= Fife, Virginia =

Unincorporated community in Virginia, United States

Fife is an unincorporated community in Goochland County, Virginia, United States. It is approximately 11.4 miles northwest of the county seat, Goochland, via Rte. 6. It has the oldest surviving Rosenwald school in the county, built in 1918 with assistance from Chicago philanthropist Julius Rosenwald. Second Union School is listed on the National Register of Historic Places.

==History==
Variant names were "Fife's" and "Fifes". A post office called Fife's was established in 1827, named after the first owner of the village site. The name was changed to Fife in 1893.

The area was developed for agriculture, and many African Americans continued to work on former plantations into the 20th century. In the early 20th century, public education was segregated and schools for African Americans were underfunded. Julius Rosenwald, a Chicago philanthropist, began to work with Tuskegee Institute to support construction of new schools for rural African-American children in the South. Four were built in western Goochland County, and a total of 12.
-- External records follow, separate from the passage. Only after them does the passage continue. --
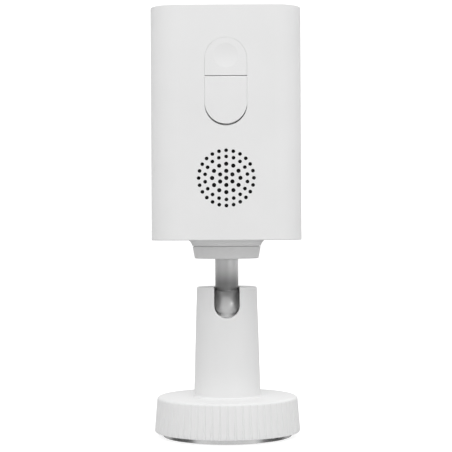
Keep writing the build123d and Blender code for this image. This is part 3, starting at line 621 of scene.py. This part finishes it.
def make_world():
    """White studio, dim at the zenith, with a dark table in front and a dark panel low on each side.

    The dim zenith keeps upward faces from glaring. The dark window mirrors the table, and the
    steel disc's flanks mirror the panels.
    """
    world = bpy.data.worlds.new("studio")
    world.use_nodes = True
    bpy.context.scene.world = world
    sky = Nodes(world.node_tree)

    def ease(value, span, low, high):
        return sky.spread(value, low, high, *span, shape="SMOOTHSTEP")

    way = sky.node("ShaderNodeSeparateXYZ")
    sky.link(sky.node("ShaderNodeTexCoord").outputs["Generated"], way.inputs[0])
    painted_side_light, rearward, up = way.outputs
    side = sky.maths("ABSOLUTE", painted_side_light)
    off_middle = sky.maths("ABSOLUTE", sky.maths("SUBTRACT", up, PANEL_HEIGHT))

    overhead = ease(up, SKY_RISE, SKY_LOW, SKY)
    beside = ease(side, SIDES_SPAN, 1.0, SKY_SIDES)
    zenith = ease(up, ZENITH_SPAN, 1.0, ZENITH)
    table = sky.product(ease(rearward, TABLE_FRONT, 1.0, 0.0), ease(up, TABLE_HEIGHT, 1.0, 0.0))
    off_table = sky.maths("SUBTRACT", 1.0, sky.product(table, 1.0 - TABLE))
    panel = sky.product(ease(side, PANEL_EDGE, 0.0, 1.0), ease(off_middle, PANEL_RIM, 1.0, 0.0))
    off_panel = sky.maths("SUBTRACT", 1.0, sky.product(panel, 1.0 - PANEL))
    lit = sky.product(overhead, beside, zenith, off_table, off_panel)

    seen = sky.node("ShaderNodeLightPath").outputs["Is Camera Ray"]
    strength = sky.maths("MAXIMUM", lit, sky.product(seen, BACKDROP))
    background = sky.tree.nodes["Background"]
    sky.link(strength, background.inputs["Strength"])
    background.inputs["Color"].default_value = (1, 1, 1, 1)


def make_light(name, place, aim, diameter, power, mirrored):
    """A disc of light that faces its aim."""
    data = bpy.data.lights.new(name, "AREA")
    data.shape = "DISK"
    data.size = diameter
    data.energy = power
    light = bpy.data.objects.new(name, data)
    light.location = place
    light.visible_glossy = mirrored
    ray = Vector(aim) - Vector(place)
    light.rotation_euler = ray.to_track_quat("-Z", "Y").to_euler()
    bpy.context.scene.collection.objects.link(light)


def make_floor():
    """Plain pale floor, large enough to reach the horizon."""
    half = FLOOR_HALF
    mesh = bpy.data.meshes.new("floor")
    corners = [(-half, -half, 0), (half, -half, 0), (half, half, 0), (-half, half, 0)]
    mesh.from_pydata(corners, [], [(0, 1, 2, 3)])
    floor = bpy.data.objects.new("floor", mesh)
    bpy.context.scene.collection.objects.link(floor)
    floor.visible_glossy = False
    finish = Finish("floor", Specular_IOR_Level=0.1)
    clouds = finish.noise(300, detail=2.0)
    dark, light = FLOOR_GREYS
    finish.mottle(clouds, grey(dark), grey(light))
    finish.set_roughness(clouds, 0.7, 0.8)
    seen = finish.node("ShaderNodeLightPath").outputs["Is Camera Ray"]
    finish.shader.inputs["Emission Color"].default_value = (1, 1, 1, 1)
    finish.link(finish.spread(seen, 0.0, FLOOR_LIFT), finish.shader.inputs["Emission Strength"])
    floor.data.materials.append(finish.material)


dress_cad_nodes()
make_camera()
make_world()
for lamp in LIGHTS:
    make_light(*lamp)
make_floor()

view = bpy.context.scene.view_settings
view.view_transform = "Standard"
view.look = "None"
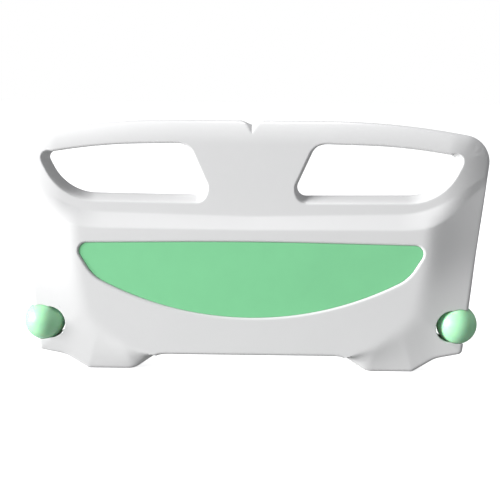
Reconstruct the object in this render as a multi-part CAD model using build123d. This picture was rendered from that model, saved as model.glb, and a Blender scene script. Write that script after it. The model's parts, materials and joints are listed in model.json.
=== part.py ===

Second Union School, located near the Second Union Baptist Church in Fife/Bula, is the last to survive nearly unchanged. It is the oldest Rosenwald school in the county.

The county sold the building to the church after closing the school in 1959, when students were moved to an integrated school nearby. Since the early 21st century, it has been adapted as a museum about education, called the Second Union (Rosenwald) School Museum.